--- Begin Provided material ---

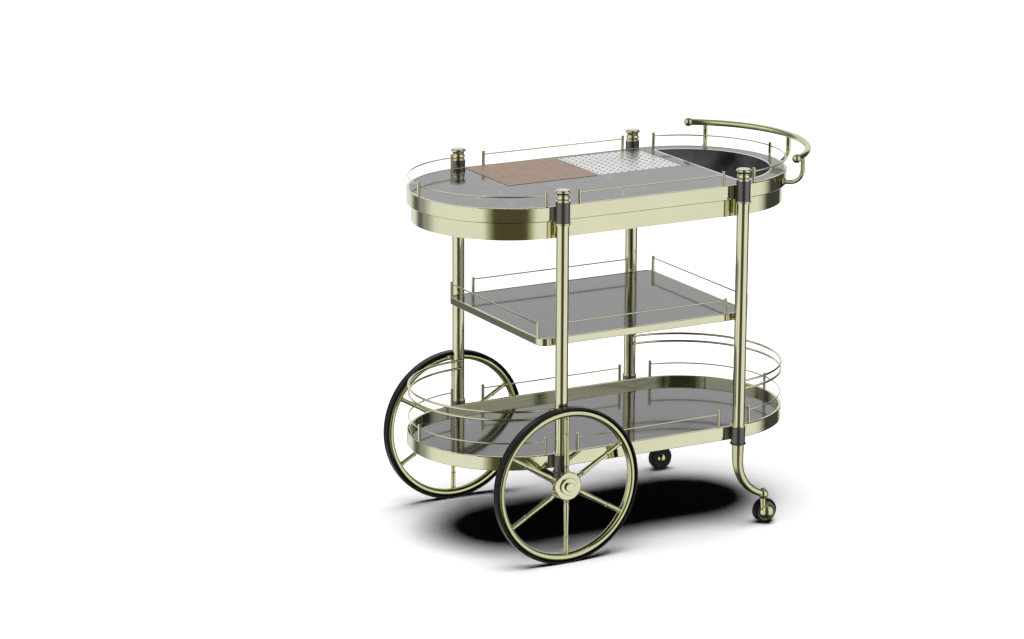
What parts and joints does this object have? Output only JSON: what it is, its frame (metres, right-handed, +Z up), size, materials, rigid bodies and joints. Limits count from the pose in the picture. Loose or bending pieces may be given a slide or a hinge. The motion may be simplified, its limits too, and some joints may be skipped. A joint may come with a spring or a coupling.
{
  "type": "beverage service trolley",
  "caption": "Three-deck drinks trolley with two large spoked wheels, swivelling casters, push handle, ice well, drip tray, cutting board and stem rack.",
  "frame": {"origin": "on the floor, under the middle of the overall box", "axes": "+X towards the push handle, +Y across the trolley to its rear side, +Z up"},
  "size_m": [1.059, 0.627, 0.9303],
  "materials": {
    "brass": "polished",
    "gunmetal": "satin",
    "stone": "polished",
    "walnut": "oiled",
    "steel": "bright",
    "rubber": "satin",
    "caster_tread": "satin"
  },
  "bodies": {
    "frame": {"post_front_left": "brass", "post_front_right": "brass", "post_rear_left": "brass", "post_rear_right": "brass", "finials": "brass", "upper_collars": "gunmetal", "lower_collars": "gunmetal", "top_rim": "brass", "top_slab": "stone", "top_apron": "brass", "top_underpanel": "gunmetal", "top_gallery_posts": "brass", "top_gallery_left_wire": "brass", "top_gallery_right_wire": "brass", "top_gallery_side_wires": "brass", "shelf_rim": "brass", "shelf_slab": "stone", "shelf_gallery_posts": "brass", "shelf_gallery_wires": "brass", "shelf_standoffs": "brass", "lower_rim": "brass", "lower_slab": "stone", "lower_gallery_posts": "brass", "lower_gallery_left_wire": "brass", "lower_gallery_right_wire": "brass", "lower_gallery_side_wires": "brass", "guard_rods_left": "brass", "guard_rods_right": "brass", "handle_bar": "brass", "handle_balls": "brass", "handle_arms": "brass", "handle_flanges": "brass", "stem_rack": "steel", "leg_front": "brass", "leg_rear": "brass", "leg_sockets": "brass", "axle_tube": "gunmetal", "axle_brackets": "gunmetal", "axle": "steel", "axle_nuts": "steel"},
    "front_wheel": {"tyre_front": "rubber", "wheel_rim_front": "brass", "spokes_front": "brass", "hub_front": "brass", "hub_cap_front": "brass"},
    "front_caster": {"caster_yoke_front": "brass", "caster_axle_front": "brass"},
    "front_caster_wheel": {"caster_wheel_front": "caster_tread"},
    "rear_wheel": {"tyre_rear": "rubber", "wheel_rim_rear": "brass", "spokes_rear": "brass", "hub_rear": "brass", "hub_cap_rear": "brass"},
    "rear_caster": {"caster_yoke_rear": "brass", "caster_axle_rear": "brass"},
    "rear_caster_wheel": {"caster_wheel_rear": "caster_tread"},
    "cutting_board": {"cutting_board": "walnut"},
    "drip_tray": {"drip_tray": "steel"},
    "drip_plate": {"drip_plate": "steel"},
    "ice_well": {"ice_well": "steel"}
  },
  "joints": [
    {"name": "front_wheel_spin", "type": "hinge", "parent": "frame", "child": "front_wheel", "pos_m": [-0.28, -0.2915, 0.1935], "axis": [0, 1, 0], "continuous": true},
    {"name": "front_caster_swivel", "type": "hinge", "parent": "frame", "child": "front_caster", "pos_m": [0.29848, -0.2637, 0.078], "axis": [0, 0, 1], "continuous": true},
    {"name": "front_caster_roll", "type": "hinge", "parent": "front_caster", "child": "front_caster_wheel", "pos_m": [0.31048, -0.2517, 0.031], "axis": [0, 1, 0], "continuous": true},
    {"name": "rear_wheel_spin", "type": "hinge", "parent": "frame", "child": "rear_wheel", "pos_m": [-0.28, 0.2915, 0.1935], "axis": [0, 1, 0], "continuous": true},
    {"name": "rear_caster_swivel", "type": "hinge", "parent": "frame", "child": "rear_caster", "pos_m": [0.29848, 0.2637, 0.078], "axis": [0, 0, 1], "continuous": true},
    {"name": "rear_caster_roll", "type": "hinge", "parent": "rear_caster", "child": "rear_caster_wheel", "pos_m": [0.31048, 0.2517, 0.031], "axis": [0, 1, 0], "continuous": true},
    {"name": "cutting_board_lift", "type": "slide", "parent": "frame", "child": "cutting_board", "axis": [0, 0, 1], "range_m": [0, 0.1]},
    {"name": "drip_tray_lift", "type": "slide", "parent": "frame", "child": "drip_tray", "axis": [0, 0, 1], "range_m": [0, 0.12]},
    {"name": "drip_plate_lift", "type": "slide", "parent": "drip_tray", "child": "drip_plate", "axis": [0, 0, 1], "range_m": [0, 0.1]},
    {"name": "ice_well_lift", "type": "slide", "parent": "frame", "child": "ice_well", "axis": [0, 0, 1], "range_m": [0, 0.15]}
  ]
}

--- End Provided material ---

Stated goal: Take the material above and return all of it exactly.

Exercise output:
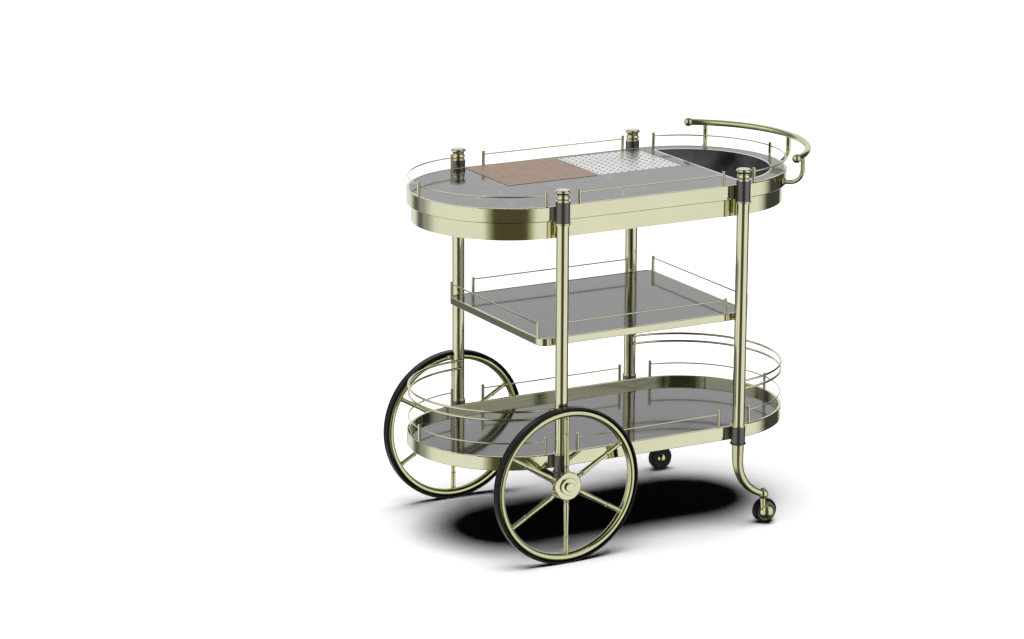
What parts and joints does this object have? Output only JSON: what it is, its frame (metres, right-handed, +Z up), size, materials, rigid bodies and joints. Limits count from the pose in the picture. Loose or bending pieces may be given a slide or a hinge. The motion may be simplified, its limits too, and some joints may be skipped. A joint may come with a spring or a coupling.
{
  "type": "beverage service trolley",
  "caption": "Three-deck drinks trolley with two large spoked wheels, swivelling casters, push handle, ice well, drip tray, cutting board and stem rack.",
  "frame": {"origin": "on the floor, under the middle of the overall box", "axes": "+X towards the push handle, +Y across the trolley to its rear side, +Z up"},
  "size_m": [1.059, 0.627, 0.9303],
  "materials": {
    "brass": "polished",
    "gunmetal": "satin",
    "stone": "polished",
    "walnut": "oiled",
    "steel": "bright",
    "rubber": "satin",
    "caster_tread": "satin"
  },
  "bodies": {
    "frame": {"post_front_left": "brass", "post_front_right": "brass", "post_rear_left": "brass", "post_rear_right": "brass", "finials": "brass", "upper_collars": "gunmetal", "lower_collars": "gunmetal", "top_rim": "brass", "top_slab": "stone", "top_apron": "brass", "top_underpanel": "gunmetal", "top_gallery_posts": "brass", "top_gallery_left_wire": "brass", "top_gallery_right_wire": "brass", "top_gallery_side_wires": "brass", "shelf_rim": "brass", "shelf_slab": "stone", "shelf_gallery_posts": "brass", "shelf_gallery_wires": "brass", "shelf_standoffs": "brass", "lower_rim": "brass", "lower_slab": "stone", "lower_gallery_posts": "brass", "lower_gallery_left_wire": "brass", "lower_gallery_right_wire": "brass", "lower_gallery_side_wires": "brass", "guard_rods_left": "brass", "guard_rods_right": "brass", "handle_bar": "brass", "handle_balls": "brass", "handle_arms": "brass", "handle_flanges": "brass", "stem_rack": "steel", "leg_front": "brass", "leg_rear": "brass", "leg_sockets": "brass", "axle_tube": "gunmetal", "axle_brackets": "gunmetal", "axle": "steel", "axle_nuts": "steel"},
    "front_wheel": {"tyre_front": "rubber", "wheel_rim_front": "brass", "spokes_front": "brass", "hub_front": "brass", "hub_cap_front": "brass"},
    "front_caster": {"caster_yoke_front": "brass", "caster_axle_front": "brass"},
    "front_caster_wheel": {"caster_wheel_front": "caster_tread"},
    "rear_wheel": {"tyre_rear": "rubber", "wheel_rim_rear": "brass", "spokes_rear": "brass", "hub_rear": "brass", "hub_cap_rear": "brass"},
    "rear_caster": {"caster_yoke_rear": "brass", "caster_axle_rear": "brass"},
    "rear_caster_wheel": {"caster_wheel_rear": "caster_tread"},
    "cutting_board": {"cutting_board": "walnut"},
    "drip_tray": {"drip_tray": "steel"},
    "drip_plate": {"drip_plate": "steel"},
    "ice_well": {"ice_well": "steel"}
  },
  "joints": [
    {"name": "front_wheel_spin", "type": "hinge", "parent": "frame", "child": "front_wheel", "pos_m": [-0.28, -0.2915, 0.1935], "axis": [0, 1, 0], "continuous": true},
    {"name": "front_caster_swivel", "type": "hinge", "parent": "frame", "child": "front_caster", "pos_m": [0.29848, -0.2637, 0.078], "axis": [0, 0, 1], "continuous": true},
    {"name": "front_caster_roll", "type": "hinge", "parent": "front_caster", "child": "front_caster_wheel", "pos_m": [0.31048, -0.2517, 0.031], "axis": [0, 1, 0], "continuous": true},
    {"name": "rear_wheel_spin", "type": "hinge", "parent": "frame", "child": "rear_wheel", "pos_m": [-0.28, 0.2915, 0.1935], "axis": [0, 1, 0], "continuous": true},
    {"name": "rear_caster_swivel", "type": "hinge", "parent": "frame", "child": "rear_caster", "pos_m": [0.29848, 0.2637, 0.078], "axis": [0, 0, 1], "continuous": true},
    {"name": "rear_caster_roll", "type": "hinge", "parent": "rear_caster", "child": "rear_caster_wheel", "pos_m": [0.31048, 0.2517, 0.031], "axis": [0, 1, 0], "continuous": true},
    {"name": "cutting_board_lift", "type": "slide", "parent": "frame", "child": "cutting_board", "axis": [0, 0, 1], "range_m": [0, 0.1]},
    {"name": "drip_tray_lift", "type": "slide", "parent": "frame", "child": "drip_tray", "axis": [0, 0, 1], "range_m": [0, 0.12]},
    {"name": "drip_plate_lift", "type": "slide", "parent": "drip_tray", "child": "drip_plate", "axis": [0, 0, 1], "range_m": [0, 0.1]},
    {"name": "ice_well_lift", "type": "slide", "parent": "frame", "child": "ice_well", "axis": [0, 0, 1], "range_m": [0, 0.15]}
  ]
}